La deconstrucción del eurocentrismo se puede ver en muchos de los discursos de los historiadores de la nueva historia, pero persiste en los positivistas de antes y luego de la dictadura. Volvamos a Lugo, García Godoy, José Ramón López, y miremos las reapropiaciones de esos discursos. En los que la vagancia, la haraganería y la falta de previsión parecen darnos una ontología de la dominicanidad. Carlos Esteban Deive le ha asestado un fuerte golpe en “Los dominicanos vistos por los extranjeros” (2009), publicación de la División Cultural del Banco Central.

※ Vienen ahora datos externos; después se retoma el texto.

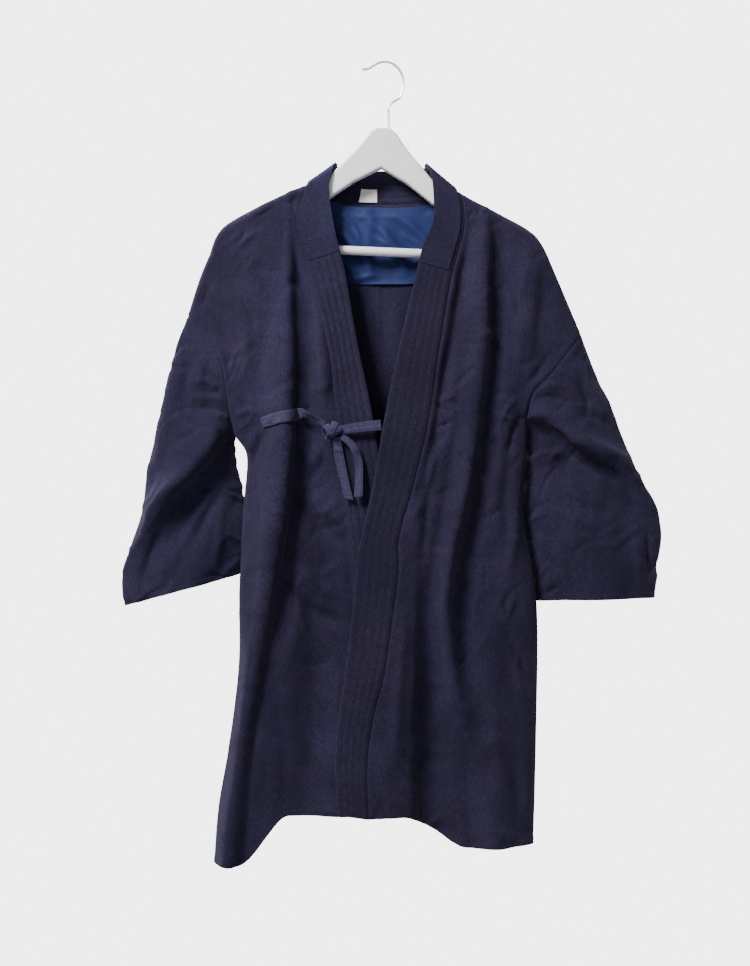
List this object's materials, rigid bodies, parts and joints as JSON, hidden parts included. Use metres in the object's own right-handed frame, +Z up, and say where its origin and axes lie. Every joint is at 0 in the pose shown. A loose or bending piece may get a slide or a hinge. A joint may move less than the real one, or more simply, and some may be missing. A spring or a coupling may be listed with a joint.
{
  "type": "short kimono jacket on a hanger",
  "caption": "Short kimono jacket in quilt-collared cotton, hung open-necked on a flat hanger with a wire hook, its fronts crossed and tied.",
  "frame": {"origin": "inner crown of the hanger's hook, where the wire rests on what holds it", "axes": "+Z up along the hanging garment, -Y out of its front, +X towards the wearer's left"},
  "size_m": [0.724, 0.0946, 1.0793],
  "materials": {
    "navy_cotton": "matt woven cotton",
    "navy_quilting": "stitched cotton band",
    "navy_tape": "plain cotton tape",
    "blue_lining": "smooth plain cotton",
    "label_cloth": "woven ribbon",
    "white_paint": "satin white paint",
    "hook_wire": "bright drawn wire"
  },
  "bodies": {
    "root": {"front_right": "navy_cotton", "front_left": "navy_cotton", "back_right": "navy_cotton", "back_left": "navy_cotton", "sleeve_right": "navy_cotton", "sleeve_left": "navy_cotton", "collar": "navy_quilting", "collar_cover": "navy_quilting", "neck_label": "label_cloth", "yoke_lining": "blue_lining", "tie_right": "navy_tape", "tie_left": "navy_tape", "tie_end_right": "navy_tape", "tie_end_left": "navy_tape", "tie_knot": "navy_tape", "hanger_body": "white_paint", "hanger_bar": "white_paint", "hanger_hook": "hook_wire"}
  },
  "joints": []
}
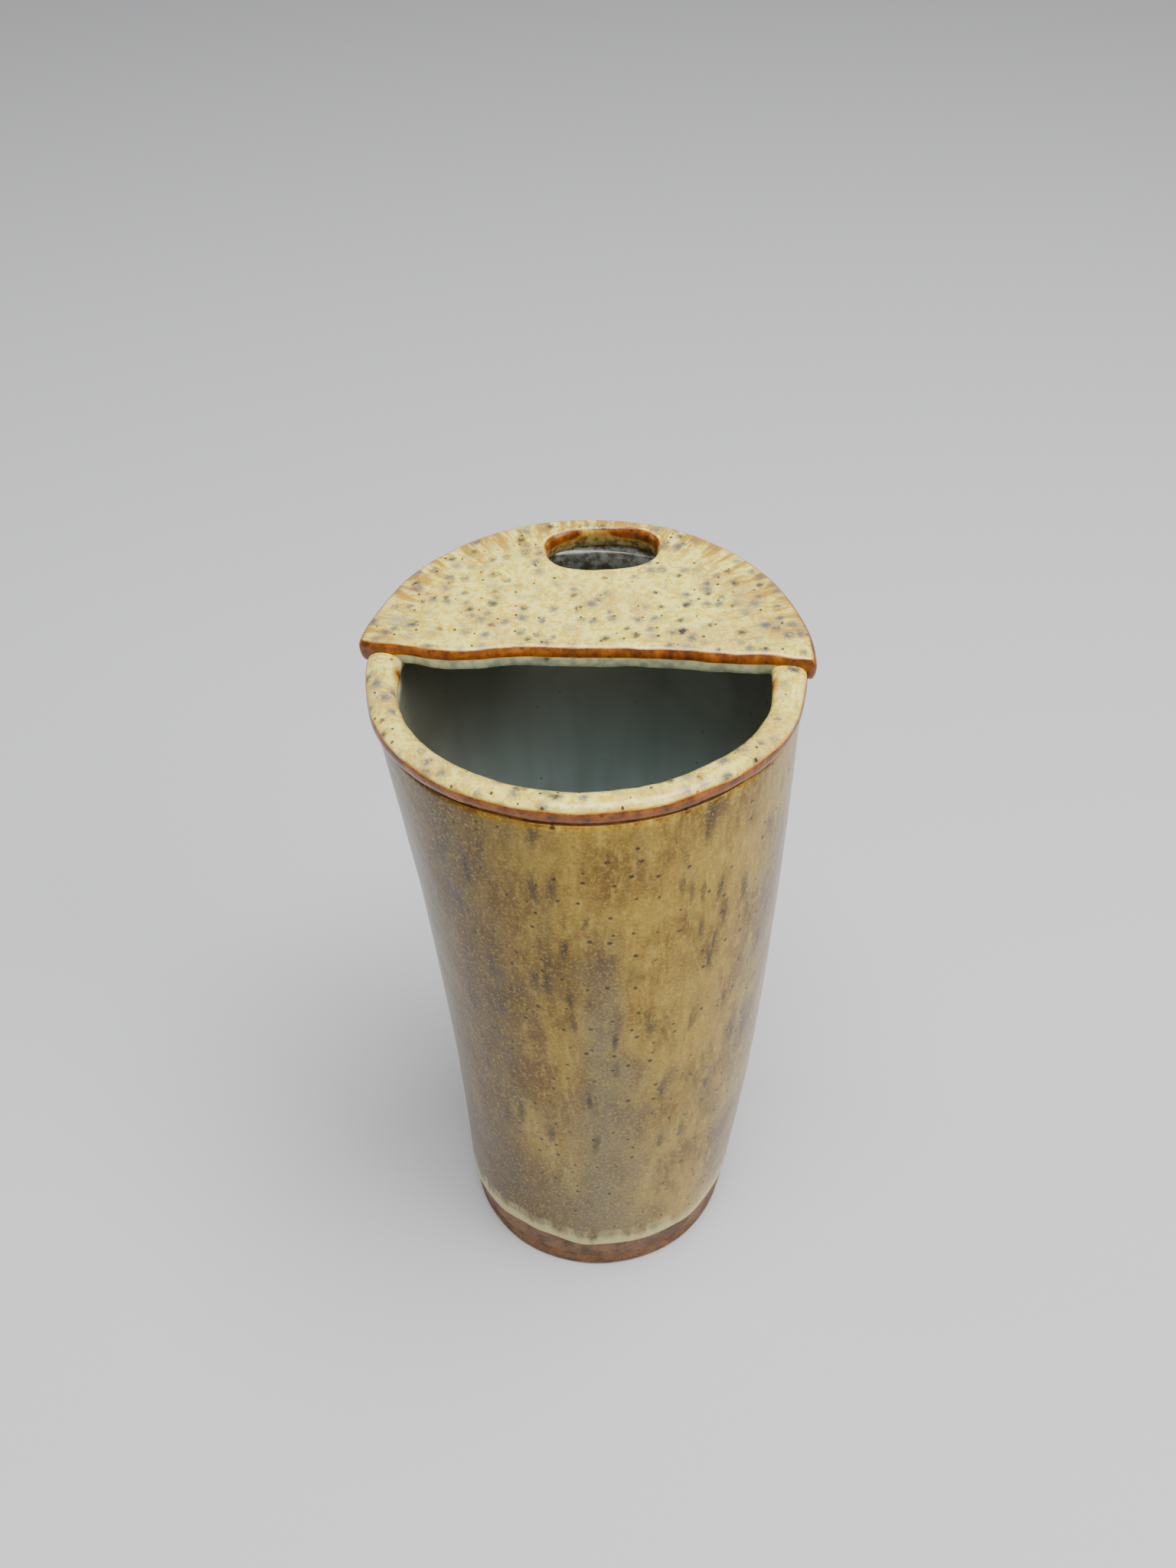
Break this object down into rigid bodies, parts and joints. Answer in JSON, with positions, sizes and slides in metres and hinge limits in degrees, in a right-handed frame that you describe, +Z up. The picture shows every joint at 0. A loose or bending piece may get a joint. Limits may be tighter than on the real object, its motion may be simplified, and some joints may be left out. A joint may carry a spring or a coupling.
{
  "type": "stoneware vase",
  "caption": "Tapered round stoneware vase, its mouth half closed by a half-moon deck with an oval hole, glazed ochre outside, cream on the deck and pale inside.",
  "frame": {"origin": "centre of the foot, on the surface that the vase stands on", "axes": "+Z up along the vase's axis, -Y towards the open half of the mouth, +Y towards the deck with the oval hole, +X to the right seen from -Y"},
  "size_m": [0.1025, 0.1018, 0.1951],
  "materials": {
    "bare_foot_clay": "unglazed fired stoneware, matt purplish brown",
    "stoneware_clay": "fired iron-rich stoneware, rust brown where the glaze breaks",
    "ochre_glaze": "glossy mottled golden ochre glaze with grey streaks and iron specks",
    "cream_glaze": "glossy pale butter-yellow glaze with blue-grey mottles and iron specks",
    "pale_liner_glaze": "smooth glossy pale blue-grey liner glaze"
  },
  "bodies": {
    "root": {"base_slab": "bare_foot_clay", "body_wall": "stoneware_clay", "front_lip": "stoneware_clay", "deck_slab": "stoneware_clay", "seam_left": "stoneware_clay", "seam_right": "stoneware_clay", "outer_glaze": "ochre_glaze", "lip_glaze": "cream_glaze", "deck_glaze": "cream_glaze", "underside_glaze": "pale_liner_glaze", "liner_glaze": "pale_liner_glaze"}
  },
  "joints": []
}
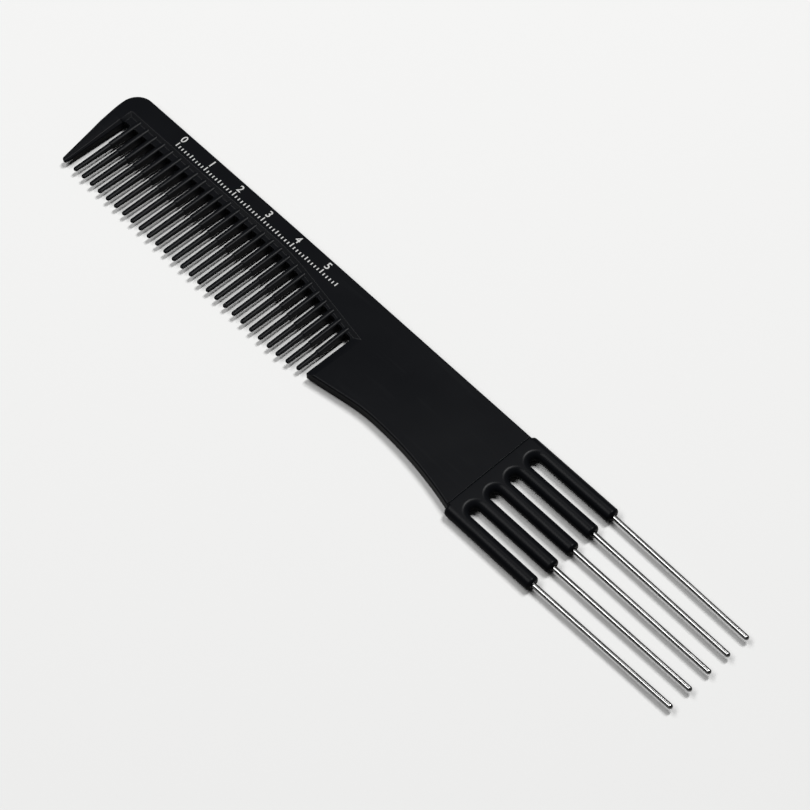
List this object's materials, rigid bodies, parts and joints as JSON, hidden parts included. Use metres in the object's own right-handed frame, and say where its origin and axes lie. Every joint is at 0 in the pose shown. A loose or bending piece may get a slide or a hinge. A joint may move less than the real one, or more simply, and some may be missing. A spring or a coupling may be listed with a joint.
{
  "type": "lift comb",
  "caption": "Slim styling comb: fine teeth on a thin web at one end, a waisted flat handle, and a pronged block with straight steel lifting pins at the other end.",
  "frame": {"origin": "middle of the comb's length, on the middle pin's axis, at the underside of the pin block", "axes": "+X along the comb toward the pins, +Y toward the spine, +Z out of the upper face; the comb lies flat"},
  "size_m": [0.1956, 0.027, 0.0035],
  "materials": {
    "comb_plastic": "matt black moulded plastic with a fine grain",
    "pin_steel": "bright drawn steel"
  },
  "bodies": {
    "root": {"comb_body": "comb_plastic", "lift_pin_1": "pin_steel", "lift_pin_2": "pin_steel", "lift_pin_3": "pin_steel", "lift_pin_4": "pin_steel", "lift_pin_5": "pin_steel"}
  },
  "joints": []
}
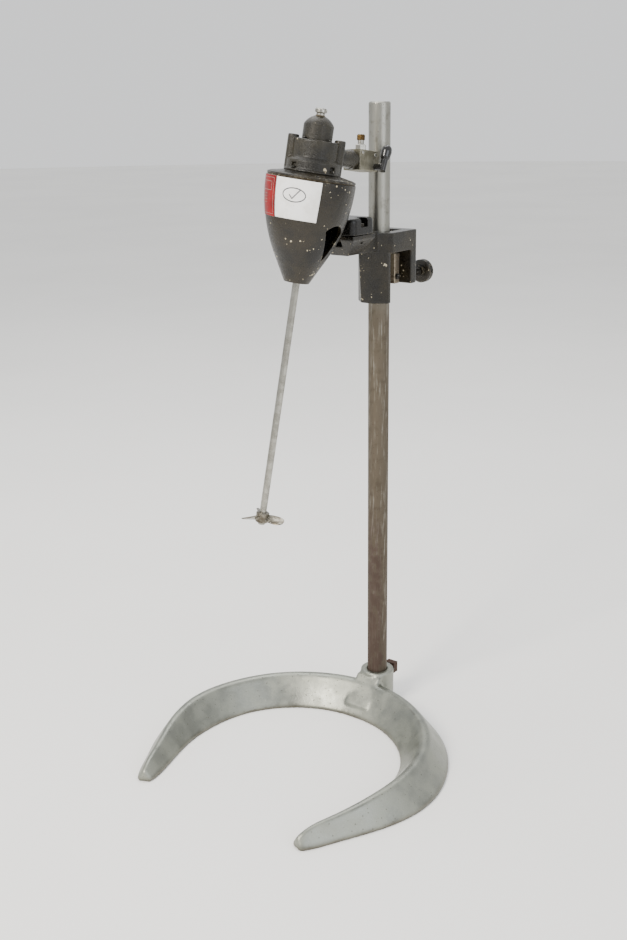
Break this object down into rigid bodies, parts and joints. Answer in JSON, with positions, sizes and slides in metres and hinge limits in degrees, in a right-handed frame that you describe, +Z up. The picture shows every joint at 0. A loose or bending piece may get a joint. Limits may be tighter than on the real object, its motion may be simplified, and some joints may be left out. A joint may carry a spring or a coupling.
{
  "type": "overhead stirrer",
  "caption": "Air-driven overhead stirrer: propeller shaft and chuck under a conical motor head, on a ball swivel, C-clamp, upright rod and horseshoe base.",
  "frame": {"origin": "on the floor, on the axis of the upright rod", "axes": "+Z up along the rod; -Y from the rod towards the motor head and the open side of the horseshoe base"},
  "size_m": [0.3716, 0.4287, 0.762],
  "materials": {
    "cast_aluminium": "sand-cast, ground along the edges",
    "rod_steel": "drawn, worn, light rust low down",
    "rusty_steel": "rusted",
    "olive_enamel": "baked enamel, chipped",
    "pad_steel": "worn paint",
    "bright_steel": "machined",
    "dark_steel": "black oxide",
    "plate_red": "enamel print",
    "label_paper": "paper",
    "gasket_fibre": "fibre",
    "vane_fibre": "laminated",
    "valve_alloy": "anodised, worn",
    "brass": "tarnished",
    "black_knob": "moulded",
    "bronze": "sintered",
    "prop_steel": "polished"
  },
  "bodies": {
    "base": {"base_casting": "cast_aluminium"},
    "setscrew": {"base_setscrew": "rusty_steel"},
    "rod": {"upright_rod": "rod_steel"},
    "bracket": {"clamp_frame": "olive_enamel", "socket_cap": "olive_enamel", "socket_cap_bolts": "dark_steel", "socket_lock_screw": "dark_steel"},
    "pad": {"clamp_pad": "pad_steel", "pad_screws": "dark_steel"},
    "screw": {"clamp_screw": "dark_steel", "clamp_knob": "olive_enamel", "knob_pin": "dark_steel"},
    "ball": {"swivel_ball": "bright_steel"},
    "head": {"swivel_arm": "bright_steel", "arm_nut": "bright_steel", "lower_casing": "olive_enamel", "cover_gasket": "gasket_fibre", "casing_cover": "olive_enamel", "cover_screws": "dark_steel", "shaft_bush": "bronze", "spindle_seal": "gasket_fibre", "nameplate": "plate_red", "paper_label": "label_paper", "motor_body": "olive_enamel", "motor_body_screws": "dark_steel", "top_cover": "olive_enamel", "top_screws": "dark_steel", "oil_plug_washer": "gasket_fibre", "oil_plug": "bright_steel", "lower_end_plate": "bright_steel", "upper_end_plate": "bright_steel", "cylinder_liner": "bright_steel", "bearing_outer_rings": "bright_steel", "inlet_neck": "olive_enamel", "valve_block": "valve_alloy", "valve_screws": "bright_steel", "inlet_union": "bright_steel"},
    "spindle": {"bearing_inner_rings": "bright_steel", "bearing_balls": "bright_steel", "rotor": "bright_steel", "vanes": "vane_fibre", "rotor_key": "bright_steel", "output_spindle": "bright_steel", "chuck_body": "dark_steel", "chuck_setscrews": "dark_steel", "mixing_shaft": "bright_steel", "propeller": "prop_steel", "propeller_setscrew": "prop_steel"},
    "union_ring": {"union_ring": "brass"},
    "lever": {"valve_spool": "bright_steel", "toggle_lever": "black_knob"}
  },
  "joints": [
    {"name": "rod_swivel", "type": "hinge", "parent": "base", "child": "rod", "pos_m": [0, 0, 0.049], "axis": [0, 0, 1], "range_deg": [-90, 90]},
    {"name": "setscrew_turn", "type": "hinge", "parent": "base", "child": "setscrew", "pos_m": [0, 0.03, 0.037], "axis": [0, 1, 0], "continuous": true},
    {"name": "bracket_height", "type": "slide", "parent": "rod", "child": "bracket", "axis": [0, 0, 1], "range_m": [-0.2, 0.13]},
    {"name": "pad_slide", "type": "slide", "parent": "bracket", "child": "pad", "axis": [0, 1, 0], "range_m": [0, 0.005]},
    {"name": "clamp_screw_turn", "type": "hinge", "parent": "pad", "child": "screw", "pos_m": [0, 0.05, 0.558], "axis": [0, 1, 0], "range_deg": [0, 1201]},
    {"name": "swivel_tilt", "type": "hinge", "parent": "bracket", "child": "ball", "pos_m": [0, -0.07, 0.6195], "axis": [1, 0, 0], "range_deg": [-8, 16]},
    {"name": "swivel_roll", "type": "hinge", "parent": "ball", "child": "head", "pos_m": [0, -0.07, 0.6195], "axis": [0, 0.9919, -0.1271], "range_deg": [-8, 14]},
    {"name": "spindle_spin", "type": "hinge", "parent": "head", "child": "spindle", "pos_m": [0.00592, -0.13982, 0.68519], "axis": [0.1045, 0.1264, 0.9865], "continuous": true},
    {"name": "union_ring_turn", "type": "hinge", "parent": "head", "child": "union_ring", "pos_m": [0.00695, -0.04773, 0.72726], "axis": [-0.0523, 0.1269, 0.9905], "continuous": true},
    {"name": "lever_toggle", "type": "hinge", "parent": "head", "child": "lever", "pos_m": [0.00879, -0.03929, 0.69084], "axis": [0.9986, 0.0066, 0.0519], "range_deg": [0, 60]}
  ],
  "couplings": [
    {"joint": "clamp_screw_turn", "follows": "pad_slide", "rad_per_m": 4188.8}
  ]
}
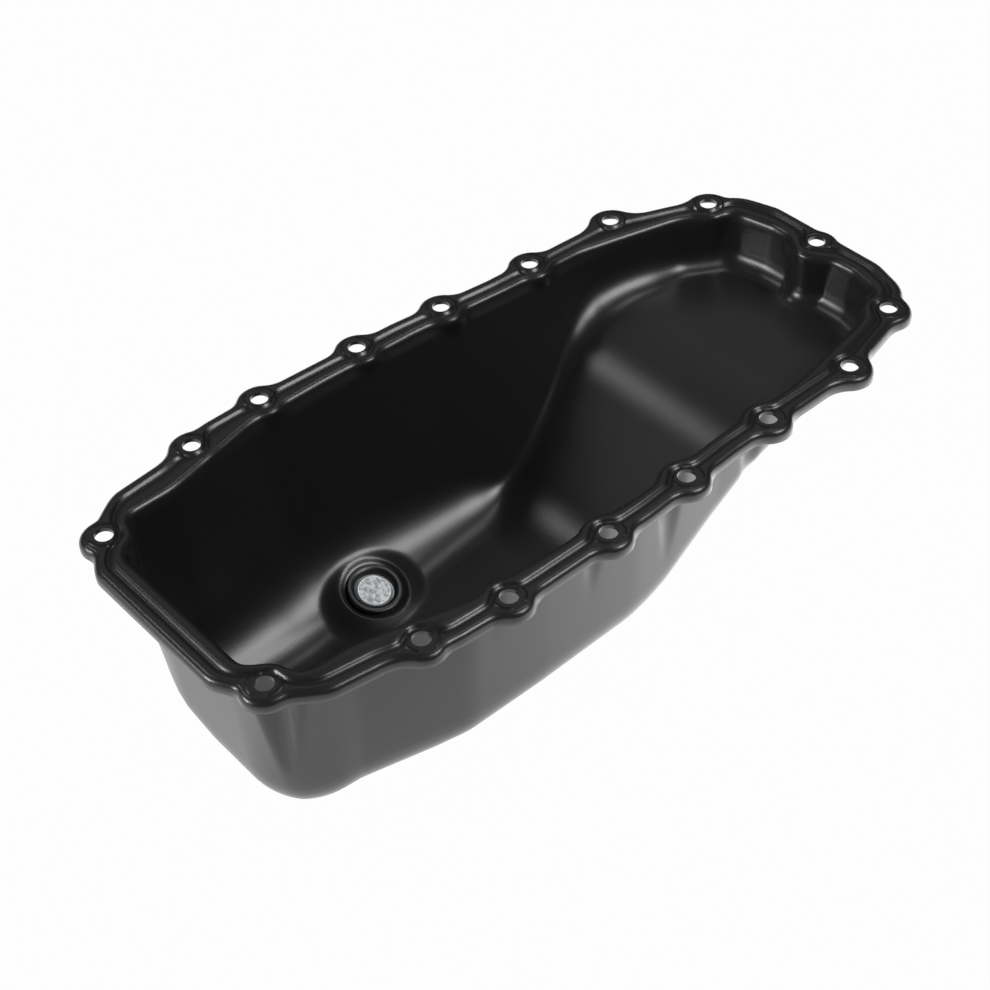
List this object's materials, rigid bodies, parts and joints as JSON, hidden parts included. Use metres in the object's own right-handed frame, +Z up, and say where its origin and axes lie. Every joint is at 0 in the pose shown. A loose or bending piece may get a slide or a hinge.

Sobre este autor en particular, señala Deive: “repite casi sin cambios los consabidos tópicos relativos a los hábitos de los naturales de Santo Domingo: el gusto por la hamaca, la parquedad en el vestir, el ajetreo de las mujeres mientras sus esposos duermen, la superstición, y el fanatismo religioso, el cual se manifiesta con mayor fervor en las procesiones de Semana Santa. Habiendo arribado a Santo Domingo cuatro días antes del Domingo de Ramos, Soulastre pudo presenciar el encarnizamiento de la gente contra los judíos, de los que la ciudad estaba llena” (110).